Money’s Moulding Of The Mind
Surrounded by the pleasures of progress it’s hard for many to even conceptualize a society without money, its influence dictates people’s behaviour, opinions and the development of social hierarchy. A sense of clear-headedness occupies the mind of those who can afford whatever they want, yet, this opening is prone to being filled with haughty notions. Money is an apt beguiler as it abstracts an image of freedom and status; both those with and without a substantial amount feed their imagination with visions of affluence, altering action to hopefully drag themselves closer to their envisioned goal.
The accumulation of wealth provides more opportunities for one to partake in, however, with their increased freedom often surfaces a neurotic state where one doesn’t hope but expects events to fall in their favour. Although not a chemical substance, having money has the ability to change our view of reality. Having more than most leads many individuals to believe they are superior to others, and being superior it is unjust for another to claim the rewards they deserve.

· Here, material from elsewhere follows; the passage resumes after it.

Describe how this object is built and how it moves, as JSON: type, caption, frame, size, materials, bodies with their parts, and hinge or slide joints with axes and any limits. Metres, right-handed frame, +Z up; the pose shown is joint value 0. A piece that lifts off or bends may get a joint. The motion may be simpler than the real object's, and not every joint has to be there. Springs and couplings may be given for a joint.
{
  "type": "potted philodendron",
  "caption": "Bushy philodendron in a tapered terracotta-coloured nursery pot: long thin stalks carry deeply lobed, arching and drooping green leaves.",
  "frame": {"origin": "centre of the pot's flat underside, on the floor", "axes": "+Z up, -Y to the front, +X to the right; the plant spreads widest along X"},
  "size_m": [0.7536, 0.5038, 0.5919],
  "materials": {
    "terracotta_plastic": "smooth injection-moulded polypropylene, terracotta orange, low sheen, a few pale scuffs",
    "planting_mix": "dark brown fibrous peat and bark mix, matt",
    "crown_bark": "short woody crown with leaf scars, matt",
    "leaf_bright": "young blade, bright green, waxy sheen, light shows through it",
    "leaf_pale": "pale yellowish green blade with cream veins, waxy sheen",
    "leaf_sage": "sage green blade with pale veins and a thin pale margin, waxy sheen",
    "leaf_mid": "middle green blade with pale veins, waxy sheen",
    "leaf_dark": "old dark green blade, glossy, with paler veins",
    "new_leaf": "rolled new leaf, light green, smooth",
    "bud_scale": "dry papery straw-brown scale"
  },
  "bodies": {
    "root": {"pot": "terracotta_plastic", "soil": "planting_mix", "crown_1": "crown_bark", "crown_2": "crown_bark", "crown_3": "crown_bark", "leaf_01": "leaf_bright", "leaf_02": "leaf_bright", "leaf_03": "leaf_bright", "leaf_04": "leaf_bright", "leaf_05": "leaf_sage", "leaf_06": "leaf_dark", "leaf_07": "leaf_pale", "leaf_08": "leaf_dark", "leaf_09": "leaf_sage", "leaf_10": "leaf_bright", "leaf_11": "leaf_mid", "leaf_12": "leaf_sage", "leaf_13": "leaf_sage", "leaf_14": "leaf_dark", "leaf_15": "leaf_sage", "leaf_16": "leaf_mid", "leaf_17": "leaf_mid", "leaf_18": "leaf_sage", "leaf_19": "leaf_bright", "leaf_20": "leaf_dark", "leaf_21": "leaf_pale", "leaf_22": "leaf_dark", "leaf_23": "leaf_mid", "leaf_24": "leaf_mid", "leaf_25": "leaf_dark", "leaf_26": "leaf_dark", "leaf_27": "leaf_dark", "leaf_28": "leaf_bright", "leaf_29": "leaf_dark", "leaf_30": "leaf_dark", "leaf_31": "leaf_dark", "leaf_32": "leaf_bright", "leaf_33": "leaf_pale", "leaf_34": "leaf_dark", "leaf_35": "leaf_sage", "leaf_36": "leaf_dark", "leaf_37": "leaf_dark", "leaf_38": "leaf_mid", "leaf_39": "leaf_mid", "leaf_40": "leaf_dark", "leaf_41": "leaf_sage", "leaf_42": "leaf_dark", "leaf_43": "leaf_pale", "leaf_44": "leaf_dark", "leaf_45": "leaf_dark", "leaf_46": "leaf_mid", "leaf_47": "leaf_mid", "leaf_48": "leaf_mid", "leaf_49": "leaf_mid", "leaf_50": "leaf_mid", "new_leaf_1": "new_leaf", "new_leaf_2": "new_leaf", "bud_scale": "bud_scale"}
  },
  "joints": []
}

Reality becomes increasingly distorted when this mindset cements in the psyche, to improve their perceived stature a craving for more surfaces, a yearning morphing into compulsive conduct. The addictive tendency of money affects the rich and poor, both seeking to prove their worth to a society who bases success on the benchmark of material wealth. With capital as society’s ruling creed, morality is regularly neglected at the sake of revenue while individuals are doped by avarice.

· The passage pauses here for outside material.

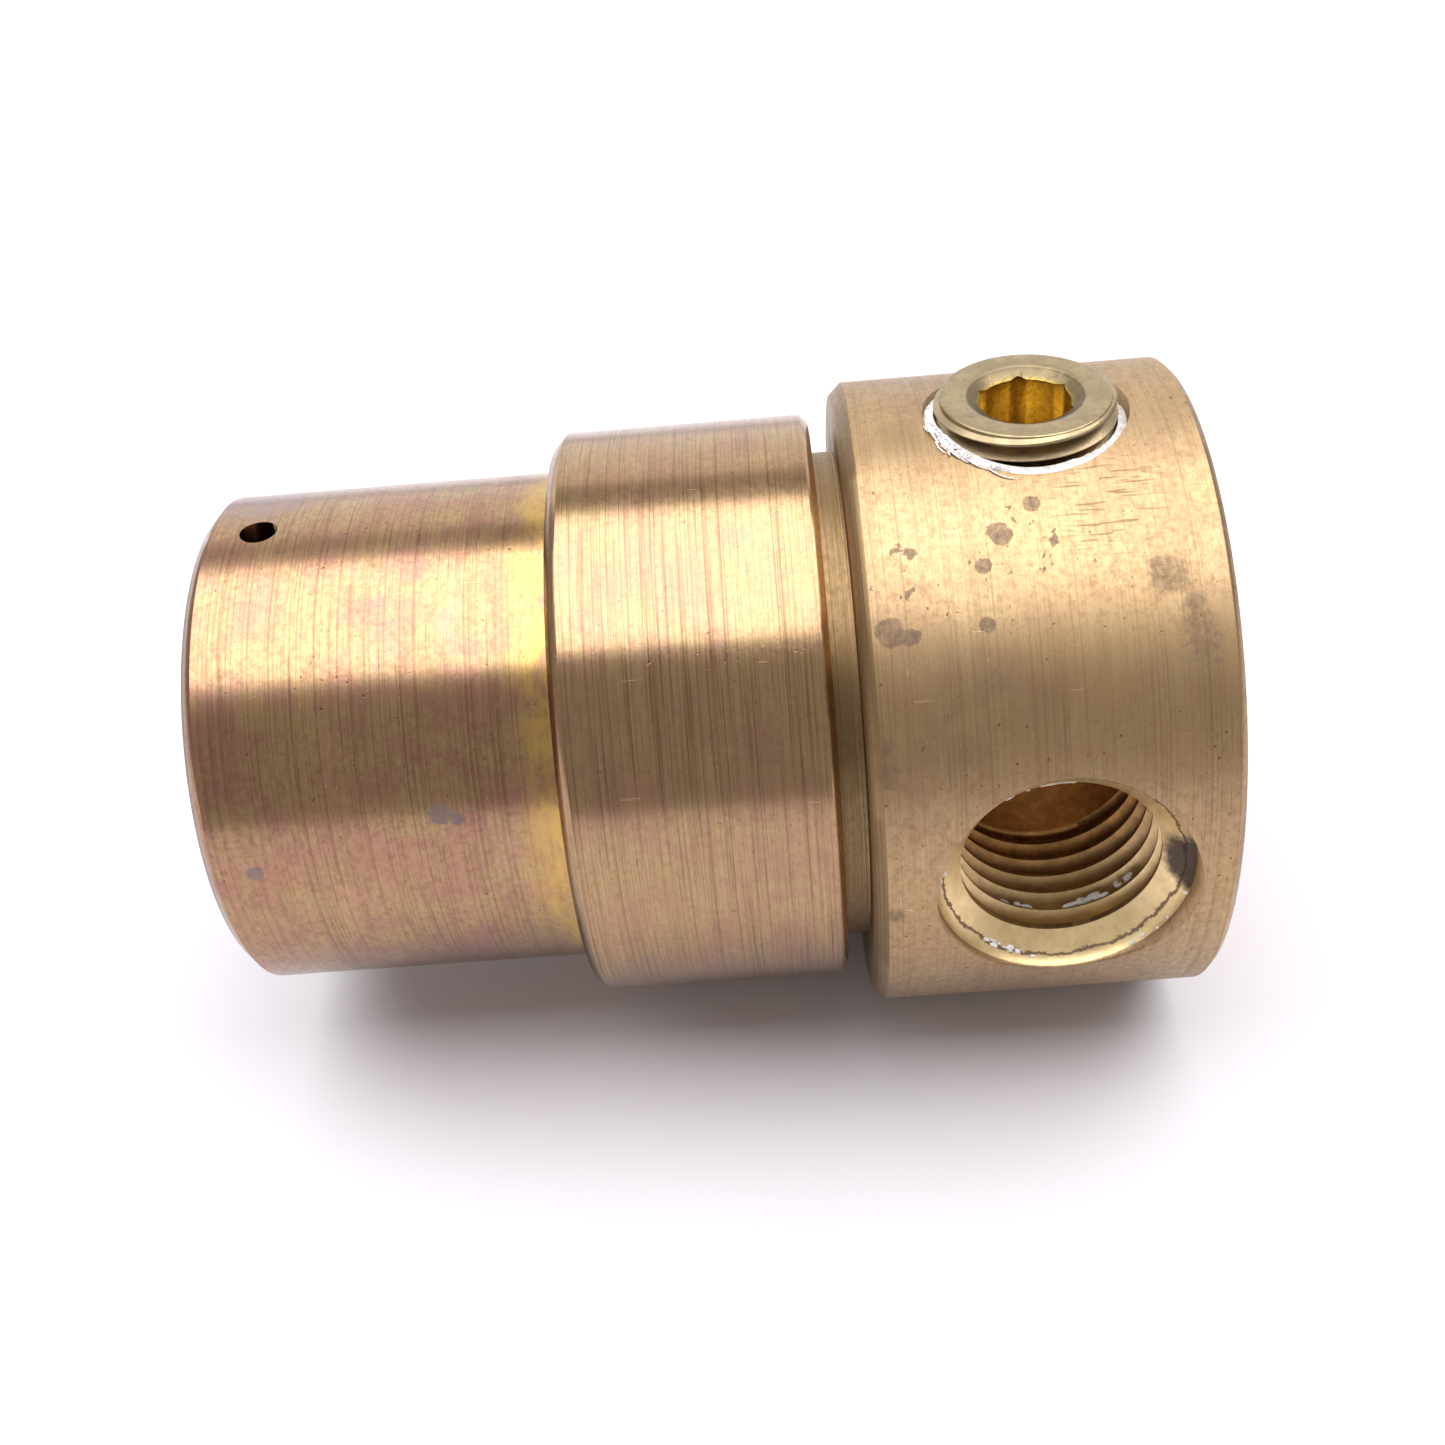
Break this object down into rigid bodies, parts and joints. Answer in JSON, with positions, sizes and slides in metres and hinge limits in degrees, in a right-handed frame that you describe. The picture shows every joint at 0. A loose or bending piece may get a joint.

At least when people are intoxicated by drugs they can blame the chemicals for their questionable behaviour, but when have we ever hear a CEO come out and say, “Sorry for my actions, I was under the influence of greed”. There is no correlation between wealth and morality and maybe some addicts have more integrity than the ravenously wealthy.
Is Society Sick?
If we consider money to be a drug or at least have similar properties, does it allude to the fact that we’re living in a sick society? A community basing wealth merely on capital clearly has had its collective conscious contaminated, the illness materializing vividly as people frantically rush like squirrels to acquire possessions.
With added material surrounding an individual it is common for them to start barricading their personal space, separating their existence from the plights of the wretched. Insulated by the comfort of money it can be truly difficult for them to comprehend what’s occurring outside their door, even harder when intentionally avoiding its gaze.

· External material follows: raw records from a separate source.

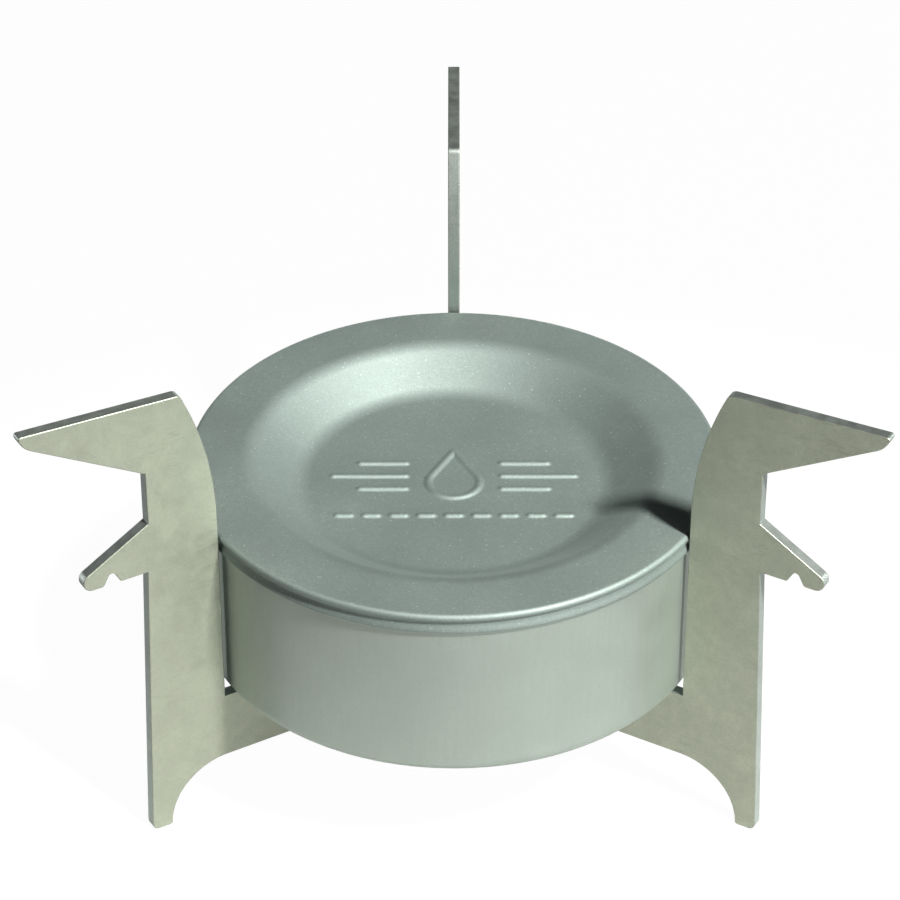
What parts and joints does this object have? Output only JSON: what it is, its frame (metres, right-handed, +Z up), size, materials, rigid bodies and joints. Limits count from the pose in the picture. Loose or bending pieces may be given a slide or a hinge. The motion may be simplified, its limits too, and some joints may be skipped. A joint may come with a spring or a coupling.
{
  "type": "folding spirit burner",
  "caption": "Round lidded burner cup for liquid fuel or fuel tablets, standing in a folding stand of flat legs that also carry the pot.",
  "frame": {"origin": "on the ground below the hinge pin, at the centre of the circle through the three feet", "axes": "+Z up along the hinge pin and the cup's axis, +Y towards the rear leg, +X to the right of someone who looks along +Y"},
  "size_m": [0.107, 0.0963, 0.0687],
  "materials": {
    "leg_plate": "tumbled titanium plate, satin",
    "hinge_metal": "turned titanium, satin",
    "cup_metal": "bead-blasted titanium, matt",
    "lid_metal": "bead-blasted titanium, matt",
    "liner_metal": "plain titanium sheet, satin",
    "spring_wire": "drawn spring wire",
    "felt": "black carbon felt"
  },
  "bodies": {
    "stand": {"leg_rear": "leg_plate", "barrel_rear": "hinge_metal", "hinge_pin": "hinge_metal", "hinge_washer": "hinge_metal"},
    "left_leg": {"leg_left": "leg_plate", "barrel_left": "hinge_metal"},
    "right_leg": {"leg_right": "leg_plate", "barrel_right": "hinge_metal"},
    "cup": {"burner_cup": "cup_metal", "wick_floor_pad": "felt", "wick_wall_ring": "felt", "wick_liner": "liner_metal", "snap_ring": "spring_wire"},
    "lid": {"lid": "lid_metal"}
  },
  "joints": [
    {"name": "left_leg_fold", "type": "hinge", "parent": "stand", "child": "left_leg", "pos_m": [0, 0, 0.015], "axis": [0, 0, 1], "range_deg": [-108, 0]},
    {"name": "right_leg_fold", "type": "hinge", "parent": "stand", "child": "right_leg", "pos_m": [0, 0, 0.011], "axis": [0, 0, 1], "range_deg": [0, 108]},
    {"name": "cup_lift", "type": "slide", "parent": "stand", "child": "cup", "axis": [0, 0, 1], "range_m": [0, 0.06]},
    {"name": "lid_lift", "type": "slide", "parent": "cup", "child": "lid", "axis": [0, 0, 1], "range_m": [0, 0.04]}
  ]
}
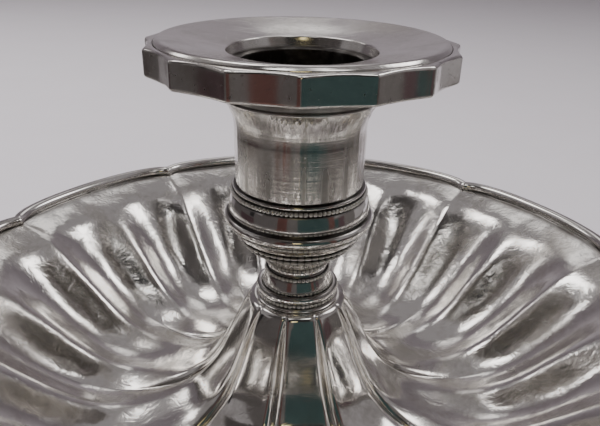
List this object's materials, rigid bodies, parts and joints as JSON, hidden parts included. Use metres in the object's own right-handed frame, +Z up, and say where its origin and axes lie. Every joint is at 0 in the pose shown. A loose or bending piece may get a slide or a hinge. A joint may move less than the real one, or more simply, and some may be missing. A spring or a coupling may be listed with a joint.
{
  "type": "dish candlestick",
  "caption": "Low silver candlestick: a lobed dish rising to a fluted cone, a short knopped stem with beaded rings, a candle socket and a loose shaped drip plate.",
  "frame": {"origin": "centre of the foot, on the surface that the candlestick stands on", "axes": "+Z up along the stem's axis; +Y to the back; the piece is round, so X and Y follow the lobes only"},
  "size_m": [0.1584, 0.1578, 0.0797],
  "materials": {
    "silver_dish": "hand-raised, polished, hammer marks and light tarnish",
    "silver_rim": "polished half-round wire, darkened at its foot",
    "silver_turned": "turned and polished, tarnish in the grooves",
    "silver_beaded": "milled beading, tarnish between the beads",
    "silver_socket": "polished with fine vertical and turning marks",
    "silver_nozzle": "polished, fine scratches, pitted hole",
    "steel_fastener": "dull turned steel"
  },
  "bodies": {
    "base": {"dish": "silver_dish", "rim_wire": "silver_rim", "foot_ring": "silver_rim", "stem_collar": "silver_turned", "foot_bead": "silver_beaded", "lower_knop": "silver_turned", "knop_bead_low": "silver_beaded", "knop_bead_high": "silver_beaded", "waist_bead": "silver_beaded", "upper_knop": "silver_turned", "taper_bead_low": "silver_beaded", "taper_bead_high": "silver_beaded", "bowl_bead_low": "silver_beaded", "knop_torus": "silver_turned", "bowl_bead_high": "silver_beaded", "coarse_bead": "silver_beaded", "neck_ring": "silver_turned", "socket_tube": "silver_socket", "socket_floor": "silver_socket", "tie_screw": "steel_fastener", "tie_washer": "steel_fastener", "tie_nut": "steel_fastener"},
    "nozzle": {"nozzle_band": "silver_nozzle", "nozzle_disc": "silver_nozzle", "nozzle_under_ring": "silver_nozzle", "nozzle_sleeve": "silver_nozzle"}
  },
  "joints": [
    {"name": "nozzle_lift", "type": "slide", "parent": "base", "child": "nozzle", "axis": [0, 0, 1], "range_m": [0, 0.015]}
  ]
}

According to psychologist Christopher Ryan, these individuals are actually in pain; it’s tough to see others suffering and to be someone who could genuinely help weighs a burden over the conscious. To alleviate stresses of the affliction a defensive mechanism is installed which only allows them to see their world and that of people with similar status. Coined Rich Asshole Syndrome, it implies that many seen as the “winners” in civilization are actually suffering from “compounded disappointment of being lucky yet still feeling unfulfilled”.
The capitalistic doctrine of progress at all costs leaves the man-made world covered in communications reading, “CONSUME”, our passion for material seems to know no bounds. The dopamine kick we receive after purchasing is a short riding wave which breaks and disseminates when the novelty wears off; as the inevitable hunger rises again, one returns cash in hand to the line-up ready for their temporary elation. The pursuit of happiness is stunted when material is the prime motivator. As objects age their new counterparts come into the market and happiness is now dependent on an upgrade, not in what one already has.
Epicurean philosophy has been habitually misinterpreted or reimagined for individual benefit. The actual purpose of his philosophy was to teach people the importance of abstaining from unnecessary desires, not over indulging in them, to reach a level of tranquility found in being satisfied with the basic components of existence. Unfortunately, in contemporary society our appetites are consistently moistened with the desire for more, leaving a community full with wealth but starved of connection and contentment.
Just like those under the influence of chemicals, having disposable finances alters one’s perception of the world; not only does society appear different but the mind conjures a misleading position within it. It’s clear there are similarities between drugs and money, in particularly their additive nature, yet one is seen as depraved by the masses whilst the other valiant.
Since the beginnings of agriculture civilization has been on a direct track to the individualistic, capital driven society the West is proud to have procured, however, the excess amassed isn’t distributed between community members but stockpiled by a minute percentage of people. If our society’s health is to improve education is required for people to learn to that prolonged happiness and meaning doesn’t come from squirrelling possessions, but learning to appreciate the basic gifts of life.